Editor’s Notebook

Three bands were awarded £500 from the RSPBA’s National Juvenile Pipe Band Fund recently. They were Sgoil Lionacleit from the Western Isles, Bucksburn and District from Aberdeenshire and West Lothian Schools.

The fund was established a few years ago now to help youth bands with their expenses for travel and teaching and it continues to be in healthy state with 1% of RSPBA revenue added each year.

Sgoil Lionacleit performing at the Scottish Schools band competition

It should be sustainable for the foreseeable future and is well shepherded by the Association’s Finance Director Kenny Crothers. New applications for the fund will open at the end of the 2019 season. The above bands will now have to wait a year before they can apply again.
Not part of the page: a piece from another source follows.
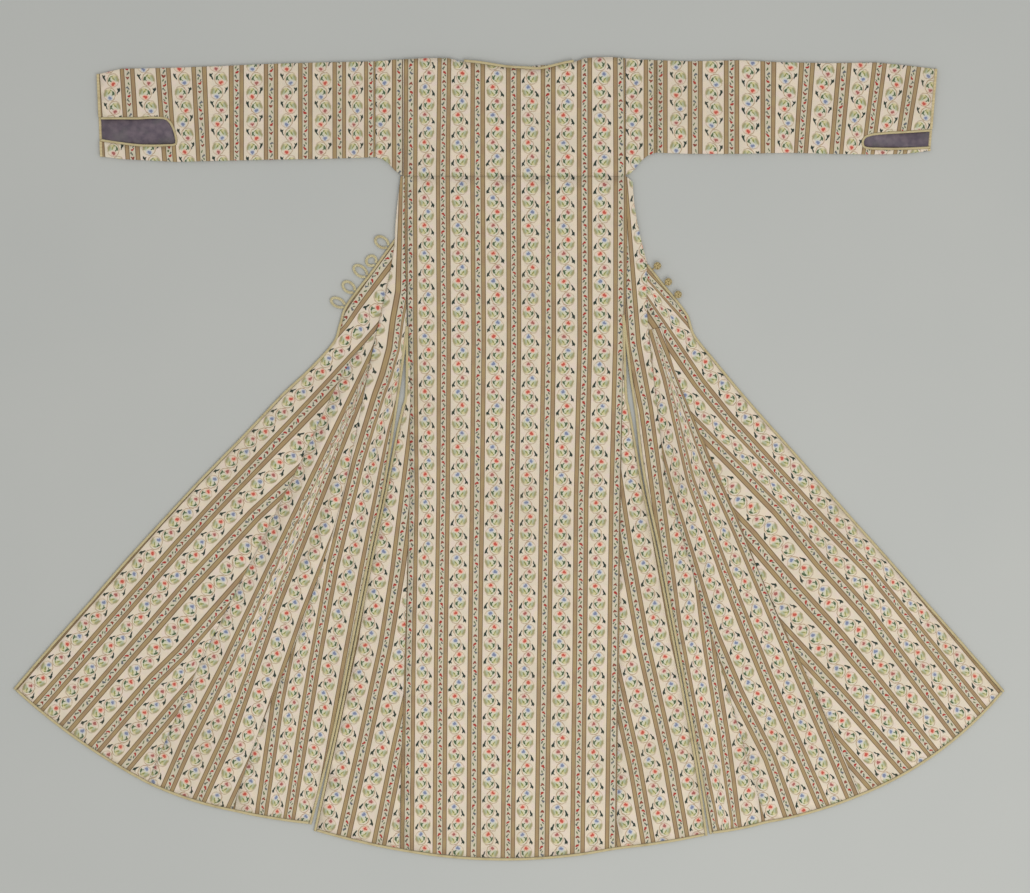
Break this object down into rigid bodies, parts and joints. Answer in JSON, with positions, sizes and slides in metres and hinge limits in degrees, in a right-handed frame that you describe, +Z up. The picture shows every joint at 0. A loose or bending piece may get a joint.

If your band needs some help then you can download the application form from the RSPBA website (click on pic):

Get help for your band from the RSPBA’s fund – click here

You cannot make a trip to Australia without visiting old friends, so after my judging stint in Adelaide I flew up to the Gold Coast to catch up with Roy Gunn. Roy is very well known in Scotland among the older generation. He worked as an engineer on the boats and began coming over to the old country from New Zealand in the early 50s.….

I arrive; the stories flow… September 1955 and a 4am trip to Braemar with the Glasgow Police under P/M John MacDonald; stopping at a pub for an early breakfast (no licensing hours for the polis); that afternoon 6ft 3inch Roy being hoisted from the Invercauld Arms by the 6ft 8inch Pipe Sergeant Ronnie Lawrie, the bus waiting outside……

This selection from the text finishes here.